## BEGIN

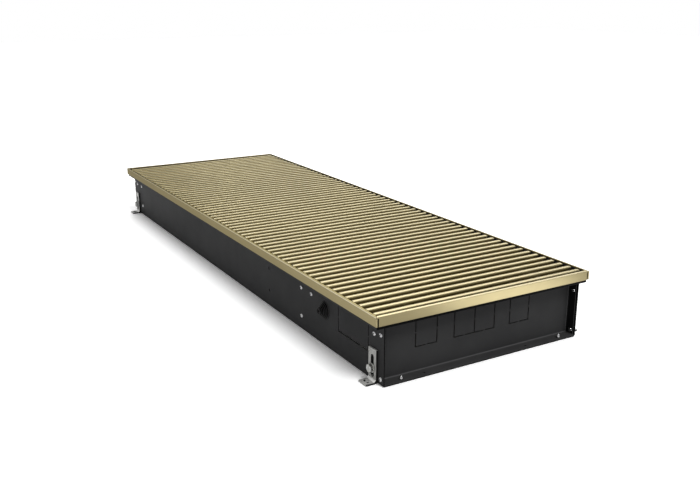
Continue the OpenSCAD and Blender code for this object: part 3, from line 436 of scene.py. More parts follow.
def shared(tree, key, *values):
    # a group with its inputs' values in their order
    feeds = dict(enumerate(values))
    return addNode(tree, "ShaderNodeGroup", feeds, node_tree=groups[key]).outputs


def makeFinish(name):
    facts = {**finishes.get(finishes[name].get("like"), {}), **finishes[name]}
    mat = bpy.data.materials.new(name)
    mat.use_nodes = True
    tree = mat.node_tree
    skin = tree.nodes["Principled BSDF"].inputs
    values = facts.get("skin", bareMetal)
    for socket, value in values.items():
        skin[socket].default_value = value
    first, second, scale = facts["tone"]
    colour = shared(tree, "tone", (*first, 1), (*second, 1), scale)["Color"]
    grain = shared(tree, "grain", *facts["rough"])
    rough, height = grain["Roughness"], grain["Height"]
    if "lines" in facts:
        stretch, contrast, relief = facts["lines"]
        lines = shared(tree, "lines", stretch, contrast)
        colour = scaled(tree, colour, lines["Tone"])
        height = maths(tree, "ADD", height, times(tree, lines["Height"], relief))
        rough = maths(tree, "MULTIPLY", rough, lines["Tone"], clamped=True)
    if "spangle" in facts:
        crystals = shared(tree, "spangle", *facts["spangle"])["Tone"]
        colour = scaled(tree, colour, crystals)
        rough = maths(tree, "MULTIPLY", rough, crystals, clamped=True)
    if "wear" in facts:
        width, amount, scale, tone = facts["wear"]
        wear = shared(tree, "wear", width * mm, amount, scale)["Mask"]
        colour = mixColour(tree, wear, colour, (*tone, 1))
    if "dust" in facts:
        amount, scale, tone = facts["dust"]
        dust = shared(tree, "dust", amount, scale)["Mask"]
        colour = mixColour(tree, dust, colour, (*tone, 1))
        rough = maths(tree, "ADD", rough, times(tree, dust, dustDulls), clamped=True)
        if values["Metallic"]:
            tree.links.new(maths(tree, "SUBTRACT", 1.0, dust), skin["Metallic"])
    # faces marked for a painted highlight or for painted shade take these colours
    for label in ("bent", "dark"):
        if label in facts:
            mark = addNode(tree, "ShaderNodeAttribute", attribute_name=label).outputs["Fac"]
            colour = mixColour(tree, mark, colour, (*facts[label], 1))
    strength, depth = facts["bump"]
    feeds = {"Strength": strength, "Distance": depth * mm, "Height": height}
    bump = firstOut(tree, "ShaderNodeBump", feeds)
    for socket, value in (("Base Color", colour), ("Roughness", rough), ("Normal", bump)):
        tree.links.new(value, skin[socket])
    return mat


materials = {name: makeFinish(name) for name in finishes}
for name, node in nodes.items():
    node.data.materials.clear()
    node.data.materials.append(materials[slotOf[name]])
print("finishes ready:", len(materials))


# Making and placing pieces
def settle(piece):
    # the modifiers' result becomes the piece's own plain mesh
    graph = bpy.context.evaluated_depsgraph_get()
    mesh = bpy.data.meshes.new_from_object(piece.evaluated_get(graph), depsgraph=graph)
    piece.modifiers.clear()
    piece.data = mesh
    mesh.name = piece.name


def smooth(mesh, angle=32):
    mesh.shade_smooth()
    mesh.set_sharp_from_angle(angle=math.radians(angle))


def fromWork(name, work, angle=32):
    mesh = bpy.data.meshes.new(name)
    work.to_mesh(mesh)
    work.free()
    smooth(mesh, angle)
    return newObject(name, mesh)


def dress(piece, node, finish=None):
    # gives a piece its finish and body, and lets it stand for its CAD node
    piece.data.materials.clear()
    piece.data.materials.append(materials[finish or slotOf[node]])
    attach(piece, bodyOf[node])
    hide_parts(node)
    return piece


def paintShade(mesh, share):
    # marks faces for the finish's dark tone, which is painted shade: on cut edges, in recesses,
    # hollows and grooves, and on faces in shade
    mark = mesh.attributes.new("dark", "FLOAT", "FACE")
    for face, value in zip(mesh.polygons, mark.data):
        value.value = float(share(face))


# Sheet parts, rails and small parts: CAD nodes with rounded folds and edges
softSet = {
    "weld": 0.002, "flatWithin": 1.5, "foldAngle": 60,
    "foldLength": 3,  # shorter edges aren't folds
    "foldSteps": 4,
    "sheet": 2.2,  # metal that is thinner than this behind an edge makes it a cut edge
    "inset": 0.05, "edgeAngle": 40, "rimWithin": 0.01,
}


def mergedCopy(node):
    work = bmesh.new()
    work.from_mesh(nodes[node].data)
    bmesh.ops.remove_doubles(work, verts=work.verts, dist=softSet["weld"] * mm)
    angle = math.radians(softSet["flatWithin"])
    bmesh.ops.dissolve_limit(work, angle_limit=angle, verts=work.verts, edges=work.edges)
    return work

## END

- [Given instruction]
Copy out the whole listing exactly; please set it all down.

- [Task response]
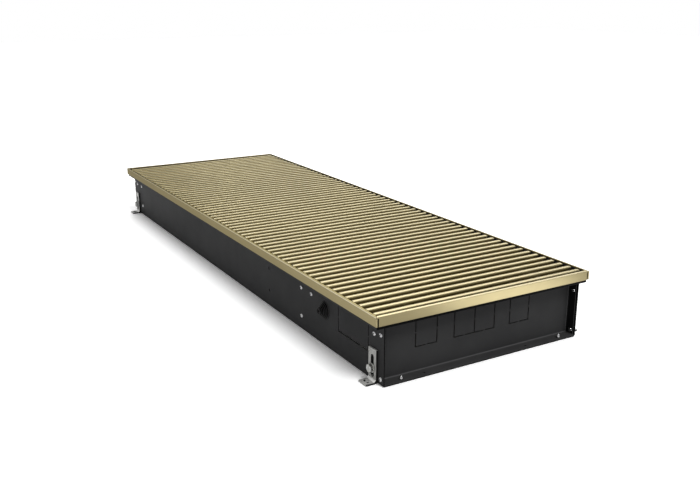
Continue the OpenSCAD and Blender code for this object: part 3, from line 436 of scene.py. More parts follow.
def shared(tree, key, *values):
    # a group with its inputs' values in their order
    feeds = dict(enumerate(values))
    return addNode(tree, "ShaderNodeGroup", feeds, node_tree=groups[key]).outputs


def makeFinish(name):
    facts = {**finishes.get(finishes[name].get("like"), {}), **finishes[name]}
    mat = bpy.data.materials.new(name)
    mat.use_nodes = True
    tree = mat.node_tree
    skin = tree.nodes["Principled BSDF"].inputs
    values = facts.get("skin", bareMetal)
    for socket, value in values.items():
        skin[socket].default_value = value
    first, second, scale = facts["tone"]
    colour = shared(tree, "tone", (*first, 1), (*second, 1), scale)["Color"]
    grain = shared(tree, "grain", *facts["rough"])
    rough, height = grain["Roughness"], grain["Height"]
    if "lines" in facts:
        stretch, contrast, relief = facts["lines"]
        lines = shared(tree, "lines", stretch, contrast)
        colour = scaled(tree, colour, lines["Tone"])
        height = maths(tree, "ADD", height, times(tree, lines["Height"], relief))
        rough = maths(tree, "MULTIPLY", rough, lines["Tone"], clamped=True)
    if "spangle" in facts:
        crystals = shared(tree, "spangle", *facts["spangle"])["Tone"]
        colour = scaled(tree, colour, crystals)
        rough = maths(tree, "MULTIPLY", rough, crystals, clamped=True)
    if "wear" in facts:
        width, amount, scale, tone = facts["wear"]
        wear = shared(tree, "wear", width * mm, amount, scale)["Mask"]
        colour = mixColour(tree, wear, colour, (*tone, 1))
    if "dust" in facts:
        amount, scale, tone = facts["dust"]
        dust = shared(tree, "dust", amount, scale)["Mask"]
        colour = mixColour(tree, dust, colour, (*tone, 1))
        rough = maths(tree, "ADD", rough, times(tree, dust, dustDulls), clamped=True)
        if values["Metallic"]:
            tree.links.new(maths(tree, "SUBTRACT", 1.0, dust), skin["Metallic"])
    # faces marked for a painted highlight or for painted shade take these colours
    for label in ("bent", "dark"):
        if label in facts:
            mark = addNode(tree, "ShaderNodeAttribute", attribute_name=label).outputs["Fac"]
            colour = mixColour(tree, mark, colour, (*facts[label], 1))
    strength, depth = facts["bump"]
    feeds = {"Strength": strength, "Distance": depth * mm, "Height": height}
    bump = firstOut(tree, "ShaderNodeBump", feeds)
    for socket, value in (("Base Color", colour), ("Roughness", rough), ("Normal", bump)):
        tree.links.new(value, skin[socket])
    return mat


materials = {name: makeFinish(name) for name in finishes}
for name, node in nodes.items():
    node.data.materials.clear()
    node.data.materials.append(materials[slotOf[name]])
print("finishes ready:", len(materials))


# Making and placing pieces
def settle(piece):
    # the modifiers' result becomes the piece's own plain mesh
    graph = bpy.context.evaluated_depsgraph_get()
    mesh = bpy.data.meshes.new_from_object(piece.evaluated_get(graph), depsgraph=graph)
    piece.modifiers.clear()
    piece.data = mesh
    mesh.name = piece.name


def smooth(mesh, angle=32):
    mesh.shade_smooth()
    mesh.set_sharp_from_angle(angle=math.radians(angle))


def fromWork(name, work, angle=32):
    mesh = bpy.data.meshes.new(name)
    work.to_mesh(mesh)
    work.free()
    smooth(mesh, angle)
    return newObject(name, mesh)


def dress(piece, node, finish=None):
    # gives a piece its finish and body, and lets it stand for its CAD node
    piece.data.materials.clear()
    piece.data.materials.append(materials[finish or slotOf[node]])
    attach(piece, bodyOf[node])
    hide_parts(node)
    return piece


def paintShade(mesh, share):
    # marks faces for the finish's dark tone, which is painted shade: on cut edges, in recesses,
    # hollows and grooves, and on faces in shade
    mark = mesh.attributes.new("dark", "FLOAT", "FACE")
    for face, value in zip(mesh.polygons, mark.data):
        value.value = float(share(face))


# Sheet parts, rails and small parts: CAD nodes with rounded folds and edges
softSet = {
    "weld": 0.002, "flatWithin": 1.5, "foldAngle": 60,
    "foldLength": 3,  # shorter edges aren't folds
    "foldSteps": 4,
    "sheet": 2.2,  # metal that is thinner than this behind an edge makes it a cut edge
    "inset": 0.05, "edgeAngle": 40, "rimWithin": 0.01,
}


def mergedCopy(node):
    work = bmesh.new()
    work.from_mesh(nodes[node].data)
    bmesh.ops.remove_doubles(work, verts=work.verts, dist=softSet["weld"] * mm)
    angle = math.radians(softSet["flatWithin"])
    bmesh.ops.dissolve_limit(work, angle_limit=angle, verts=work.verts, edges=work.edges)
    return work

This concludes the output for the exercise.